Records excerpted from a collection
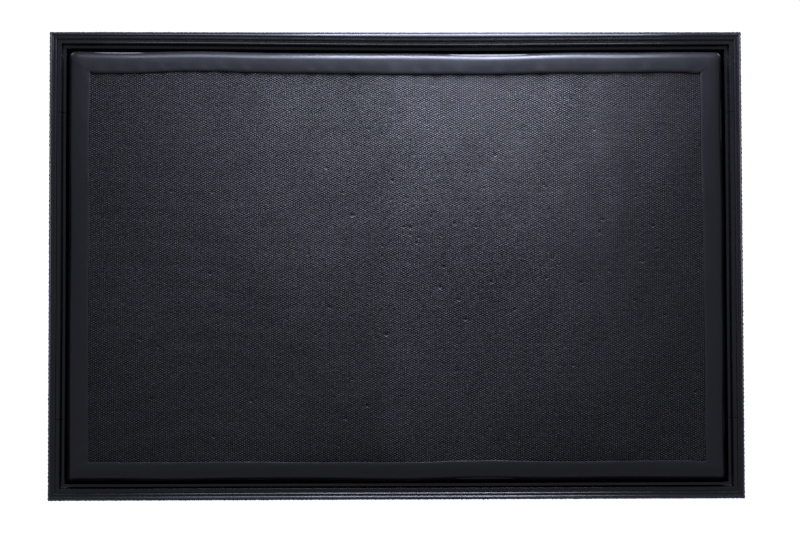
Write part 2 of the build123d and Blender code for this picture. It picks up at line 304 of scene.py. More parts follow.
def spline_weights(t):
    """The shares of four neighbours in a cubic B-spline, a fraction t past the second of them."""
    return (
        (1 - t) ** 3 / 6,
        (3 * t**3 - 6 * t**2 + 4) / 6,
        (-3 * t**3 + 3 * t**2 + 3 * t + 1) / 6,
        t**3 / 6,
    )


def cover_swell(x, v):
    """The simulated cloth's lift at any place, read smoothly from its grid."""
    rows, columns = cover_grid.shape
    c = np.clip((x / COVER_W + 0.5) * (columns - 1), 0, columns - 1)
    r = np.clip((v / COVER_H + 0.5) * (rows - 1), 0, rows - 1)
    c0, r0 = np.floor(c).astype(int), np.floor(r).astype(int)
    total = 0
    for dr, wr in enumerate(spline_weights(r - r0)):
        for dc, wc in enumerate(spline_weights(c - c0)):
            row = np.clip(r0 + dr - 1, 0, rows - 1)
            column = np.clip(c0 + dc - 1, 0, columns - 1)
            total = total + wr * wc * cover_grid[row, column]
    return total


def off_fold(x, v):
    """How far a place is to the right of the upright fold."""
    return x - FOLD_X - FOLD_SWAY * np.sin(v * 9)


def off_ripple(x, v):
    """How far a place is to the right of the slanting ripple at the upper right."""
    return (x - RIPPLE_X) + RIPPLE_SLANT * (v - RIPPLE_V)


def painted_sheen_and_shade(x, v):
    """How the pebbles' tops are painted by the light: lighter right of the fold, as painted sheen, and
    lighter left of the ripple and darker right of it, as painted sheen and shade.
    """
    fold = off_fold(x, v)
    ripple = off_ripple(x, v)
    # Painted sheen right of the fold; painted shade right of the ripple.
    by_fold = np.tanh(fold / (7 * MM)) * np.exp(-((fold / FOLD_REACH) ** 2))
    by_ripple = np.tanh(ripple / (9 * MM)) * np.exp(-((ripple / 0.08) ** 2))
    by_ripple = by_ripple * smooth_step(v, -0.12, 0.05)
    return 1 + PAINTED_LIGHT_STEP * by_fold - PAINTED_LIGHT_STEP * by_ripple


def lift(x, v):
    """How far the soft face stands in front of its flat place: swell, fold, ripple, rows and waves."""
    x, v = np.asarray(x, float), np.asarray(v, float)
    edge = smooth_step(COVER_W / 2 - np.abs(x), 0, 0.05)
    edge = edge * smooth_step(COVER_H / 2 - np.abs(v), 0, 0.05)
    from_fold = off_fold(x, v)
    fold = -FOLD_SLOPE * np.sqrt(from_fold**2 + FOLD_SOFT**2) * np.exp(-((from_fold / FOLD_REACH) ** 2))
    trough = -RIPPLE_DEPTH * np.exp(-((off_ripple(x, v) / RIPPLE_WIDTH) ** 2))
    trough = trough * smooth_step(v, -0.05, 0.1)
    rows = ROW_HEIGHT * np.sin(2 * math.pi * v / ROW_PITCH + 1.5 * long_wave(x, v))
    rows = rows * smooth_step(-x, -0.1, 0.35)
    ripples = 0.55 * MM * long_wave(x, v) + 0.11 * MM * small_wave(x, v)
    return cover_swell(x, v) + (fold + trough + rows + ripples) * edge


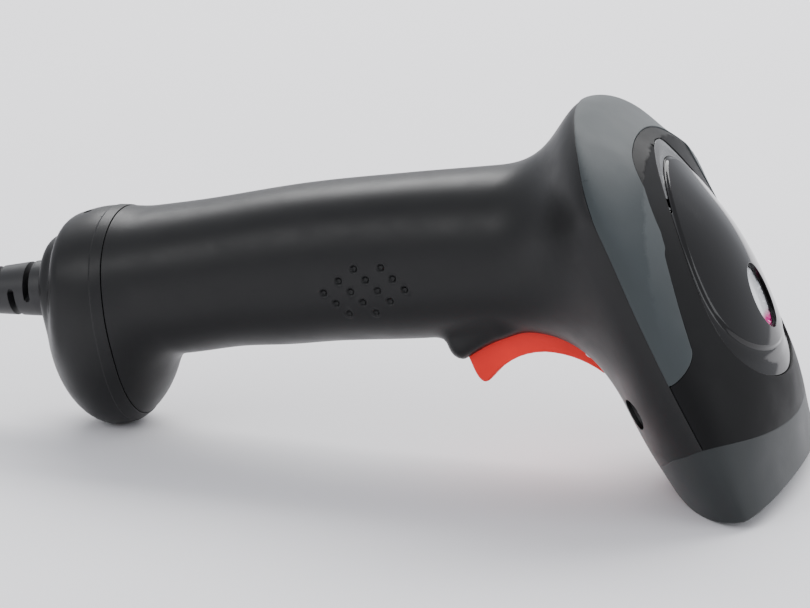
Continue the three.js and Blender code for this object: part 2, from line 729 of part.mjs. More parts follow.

Aim of the exercise: Extract the data exactly as given.

Complete output:
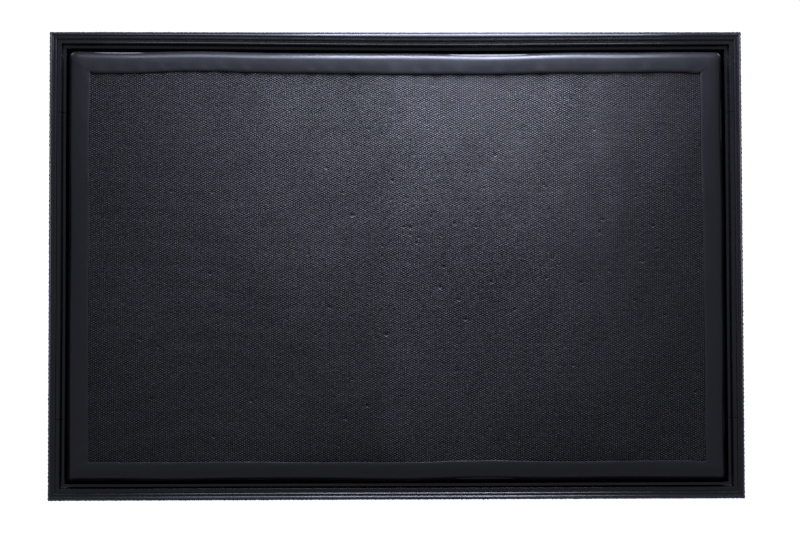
Write part 2 of the build123d and Blender code for this picture. It picks up at line 304 of scene.py. More parts follow.
def spline_weights(t):
    """The shares of four neighbours in a cubic B-spline, a fraction t past the second of them."""
    return (
        (1 - t) ** 3 / 6,
        (3 * t**3 - 6 * t**2 + 4) / 6,
        (-3 * t**3 + 3 * t**2 + 3 * t + 1) / 6,
        t**3 / 6,
    )


def cover_swell(x, v):
    """The simulated cloth's lift at any place, read smoothly from its grid."""
    rows, columns = cover_grid.shape
    c = np.clip((x / COVER_W + 0.5) * (columns - 1), 0, columns - 1)
    r = np.clip((v / COVER_H + 0.5) * (rows - 1), 0, rows - 1)
    c0, r0 = np.floor(c).astype(int), np.floor(r).astype(int)
    total = 0
    for dr, wr in enumerate(spline_weights(r - r0)):
        for dc, wc in enumerate(spline_weights(c - c0)):
            row = np.clip(r0 + dr - 1, 0, rows - 1)
            column = np.clip(c0 + dc - 1, 0, columns - 1)
            total = total + wr * wc * cover_grid[row, column]
    return total


def off_fold(x, v):
    """How far a place is to the right of the upright fold."""
    return x - FOLD_X - FOLD_SWAY * np.sin(v * 9)


def off_ripple(x, v):
    """How far a place is to the right of the slanting ripple at the upper right."""
    return (x - RIPPLE_X) + RIPPLE_SLANT * (v - RIPPLE_V)


def painted_sheen_and_shade(x, v):
    """How the pebbles' tops are painted by the light: lighter right of the fold, as painted sheen, and
    lighter left of the ripple and darker right of it, as painted sheen and shade.
    """
    fold = off_fold(x, v)
    ripple = off_ripple(x, v)
    # Painted sheen right of the fold; painted shade right of the ripple.
    by_fold = np.tanh(fold / (7 * MM)) * np.exp(-((fold / FOLD_REACH) ** 2))
    by_ripple = np.tanh(ripple / (9 * MM)) * np.exp(-((ripple / 0.08) ** 2))
    by_ripple = by_ripple * smooth_step(v, -0.12, 0.05)
    return 1 + PAINTED_LIGHT_STEP * by_fold - PAINTED_LIGHT_STEP * by_ripple


def lift(x, v):
    """How far the soft face stands in front of its flat place: swell, fold, ripple, rows and waves."""
    x, v = np.asarray(x, float), np.asarray(v, float)
    edge = smooth_step(COVER_W / 2 - np.abs(x), 0, 0.05)
    edge = edge * smooth_step(COVER_H / 2 - np.abs(v), 0, 0.05)
    from_fold = off_fold(x, v)
    fold = -FOLD_SLOPE * np.sqrt(from_fold**2 + FOLD_SOFT**2) * np.exp(-((from_fold / FOLD_REACH) ** 2))
    trough = -RIPPLE_DEPTH * np.exp(-((off_ripple(x, v) / RIPPLE_WIDTH) ** 2))
    trough = trough * smooth_step(v, -0.05, 0.1)
    rows = ROW_HEIGHT * np.sin(2 * math.pi * v / ROW_PITCH + 1.5 * long_wave(x, v))
    rows = rows * smooth_step(-x, -0.1, 0.35)
    ripples = 0.55 * MM * long_wave(x, v) + 0.11 * MM * small_wave(x, v)
    return cover_swell(x, v) + (fold + trough + rows + ripples) * edge


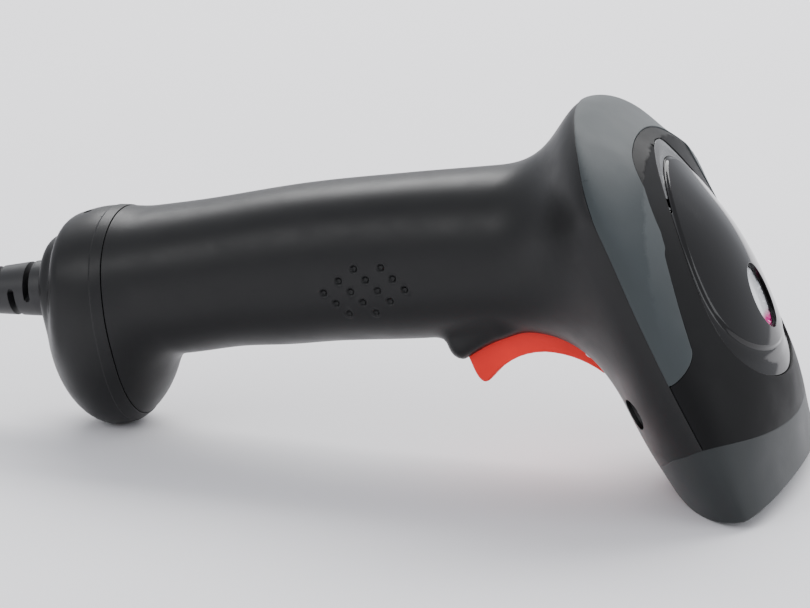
Continue the three.js and Blender code for this object: part 2, from line 729 of part.mjs. More parts follow.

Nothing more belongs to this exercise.